Written problem
Write out every line below that includes the word "parts".
[START OF Data provided]
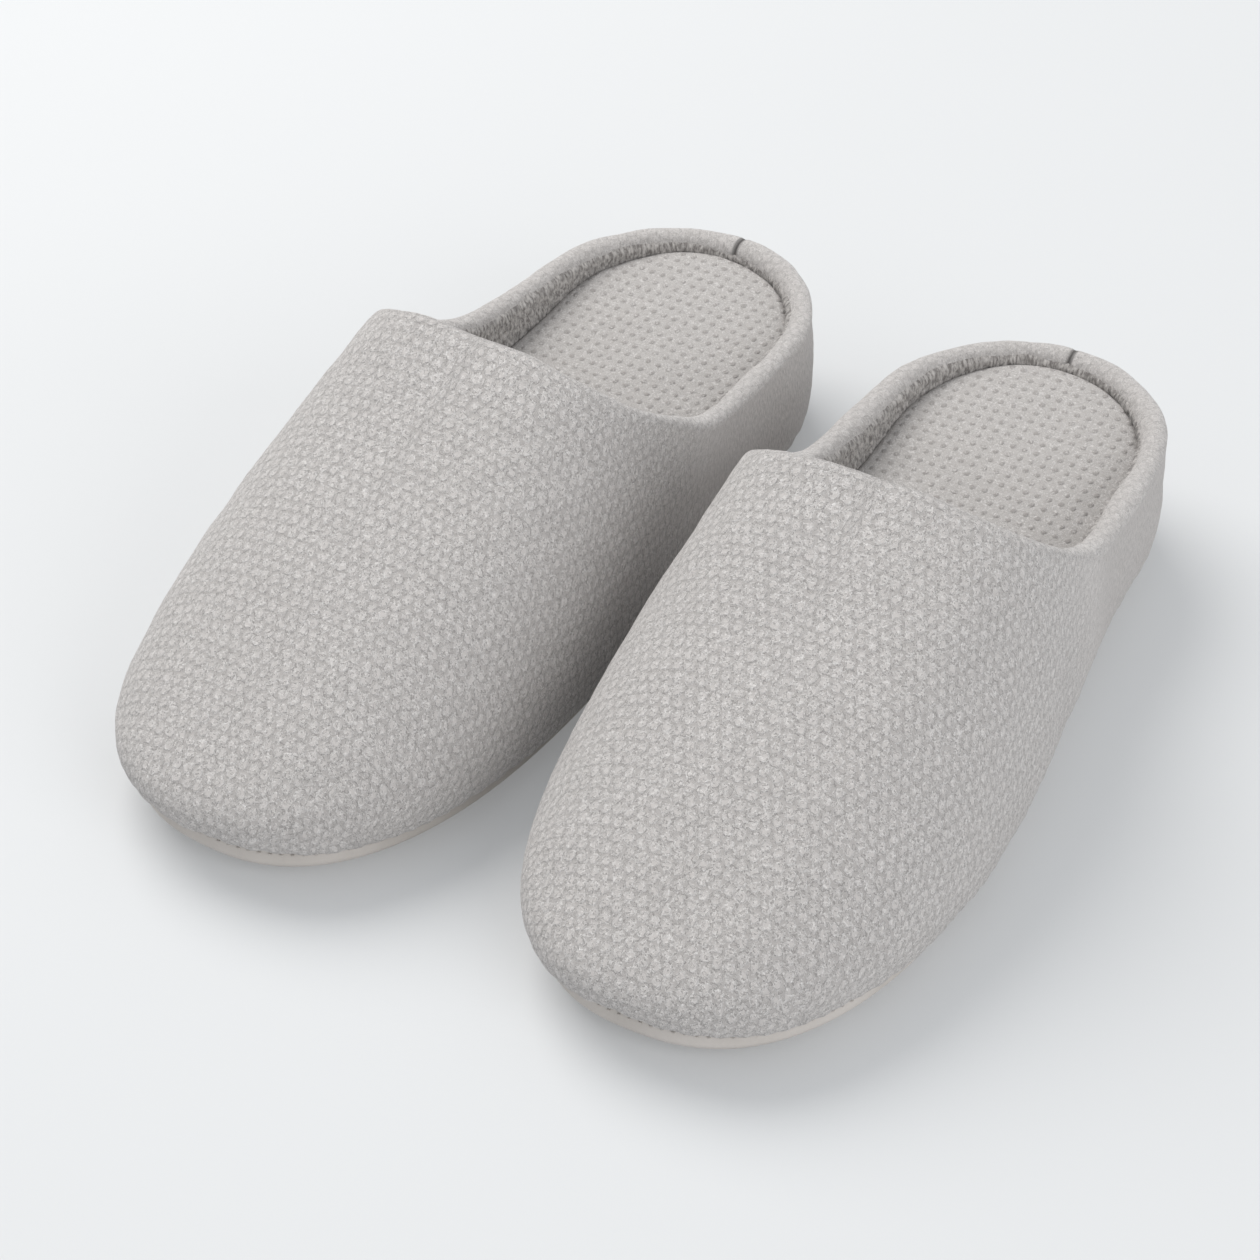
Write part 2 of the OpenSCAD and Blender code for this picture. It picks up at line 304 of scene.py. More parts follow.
def mesh_piece(name, points, faces, uv=None, masks=None):
    """A mesh object from points and faces, with per-point weave coordinates and masks."""
    mesh = bpy.data.meshes.new(name)
    mesh.from_pydata([tuple(p) for p in points.tolist()], [], faces.tolist())
    if uv is not None:
        layer = mesh.uv_layers.new(name="weave")
        loops = np.empty(len(mesh.loops), np.int32)
        mesh.loops.foreach_get("vertex_index", loops)
        layer.data.foreach_set("uv", uv[loops].astype(np.float32).ravel())
    for mask, values in (masks or {}).items():
        attribute = mesh.attributes.new(mask, "FLOAT", "POINT")
        attribute.data.foreach_set("value", values.astype(np.float32).ravel())
    mesh.polygons.foreach_set("use_smooth", np.ones(len(mesh.polygons), bool))
    mesh.update()
    piece = bpy.data.objects.new(name, mesh)
    bpy.context.scene.collection.objects.link(piece)
    return piece


def grid_faces(columns, rows, closed, flip=False):
    """Quads of a grid stored column by column."""
    c = np.arange(columns if closed else columns - 1)[:, None]
    r = np.arange(rows - 1)[None]
    n = (c + 1) % columns
    quads = np.stack([c * rows + r, n * rows + r, n * rows + r + 1, c * rows + r + 1], -1).reshape(-1, 4)
    return quads[:, ::-1] if flip else quads


def grid_piece(name, side, points, closed, uv=None, masks=None):
    """A mesh from a grid of points in a slipper's own frame, faced outwards."""
    columns, rows = points.shape[:2]
    return mesh_piece(name, put(side, points).reshape(-1, 3),
                      grid_faces(columns, rows, closed, flip=SIDES[side] > 0),
                      None if uv is None else uv.reshape(-1, 2),
                      {k: v.reshape(-1) for k, v in (masks or {}).items()})


# ---- Materials

class Nodes:
    """Short names for building a node material."""

    def __init__(self, name, roughness=0.9, sheen=0.0):
        self.material = bpy.data.materials.new(name)
        self.material.use_nodes = True
        self.tree = self.material.node_tree
        self.shader = self.tree.nodes["Principled BSDF"]
        self.shader.inputs["Roughness"].default_value = roughness
        self.shader.inputs["Sheen Weight"].default_value = sheen
        self.shader.inputs["Sheen Roughness"].default_value = 0.6
        self.shader.inputs["Specular IOR Level"].default_value = 0.25

    def add(self, kind, **settings):
        node = self.tree.nodes.new(kind)
        for key, value in settings.items():
            setattr(node, key, value)
        return node

    def feed(self, socket, value):
        if isinstance(value, bpy.types.NodeSocket):
            self.tree.links.new(value, socket)
        else:
            socket.default_value = value

    def math(self, operation, a, b=0.0, c=0.0):
        node = self.add("ShaderNodeMath", operation=operation)
        for socket, value in zip(node.inputs, (a, b, c)):
            self.feed(socket, value)
        return node.outputs[0]

    def vector(self, operation, a, b):
        node = self.add("ShaderNodeVectorMath", operation=operation)
        self.feed(node.inputs[0], a)
        self.feed(node.inputs[1], b)
        return node.outputs[0]

    def scaled(self, a, factor):
        node = self.add("ShaderNodeVectorMath", operation="SCALE")
        self.feed(node.inputs[0], a)
        self.feed(node.inputs["Scale"], factor)
        return node.outputs[0]

    def attribute(self, name):
        return self.add("ShaderNodeAttribute", attribute_name=name).outputs["Fac"]

    def weave(self):
        return self.add("ShaderNodeUVMap", uv_map="weave").outputs[0]

    def place(self):
        return self.add("ShaderNodeTexCoord").outputs["Object"]

    def parts(self, vector):
        return self.split(vector)[:2]

    def split(self, vector):
        node = self.add("ShaderNodeSeparateXYZ")
        self.feed(node.inputs[0], vector)
        return node.outputs[0], node.outputs[1], node.outputs[2]

    def noise(self, vector, scale, detail=3.0, roughness=0.55):
        node = self.add("ShaderNodeTexNoise")
        self.feed(node.inputs["Vector"], vector)
        node.inputs["Scale"].default_value = scale
        node.inputs["Detail"].default_value = detail
        node.inputs["Roughness"].default_value = roughness
        return node.outputs[0]

    def noise_vector(self, vector, scale):
        node = self.add("ShaderNodeTexNoise")
        self.feed(node.inputs["Vector"], vector)
        node.inputs["Scale"].default_value = scale
        return self.vector("SUBTRACT", node.outputs["Color"], (0.5, 0.5, 0.5))

    def ramp(self, value, low, high, out_low=0.0, out_high=1.0):
        node = self.add("ShaderNodeMapRange", interpolation_type="SMOOTHSTEP")
        for socket, v in zip(node.inputs, (value, low, high, out_low, out_high)):
            self.feed(socket, v)
        return node.outputs[0]

    def mix(self, factor, a, b):
        node = self.add("ShaderNodeMix", data_type="FLOAT")
        self.feed(node.inputs[0], factor)
        self.feed(node.inputs[2], a)
        self.feed(node.inputs[3], b)
        return node.outputs[0]

    def colour(self, factor, a, b):
        node = self.add("ShaderNodeMix", data_type="RGBA")
        self.feed(node.inputs[0], factor)
        self.feed(node.inputs[6], a)
        self.feed(node.inputs[7], b)
        return node.outputs[2]

    def finish(self, colour, height, distance, strength=1.0, roughness=None):
        bump = self.add("ShaderNodeBump")
        bump.inputs["Strength"].default_value = strength
        bump.inputs["Distance"].default_value = distance
        self.feed(bump.inputs["Height"], height)
        self.tree.links.new(bump.outputs[0], self.shader.inputs["Normal"])
        self.feed(self.shader.inputs["Base Color"], colour)
        if roughness is not None:
            self.feed(self.shader.inputs["Roughness"], roughness)
        return self.material


def shade(r, g, b, factor=1.0):
    """An sRGB colour, 0 to 255, as a linear one."""
    return tuple(((v * factor / 255) ** 2.2) for v in (r, g, b)) + (1.0,)


WARM_GREY = (200, 195, 192)
# The floor glows a little, which keeps the shadows cast on it pale
FLOOR_GLOW = 0.16
TAU = 2 * math.pi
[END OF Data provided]
Exercise solution
Write part 2 of the OpenSCAD and Blender code for this picture. It picks up at line 304 of scene.py. More parts follow.
    def parts(self, vector):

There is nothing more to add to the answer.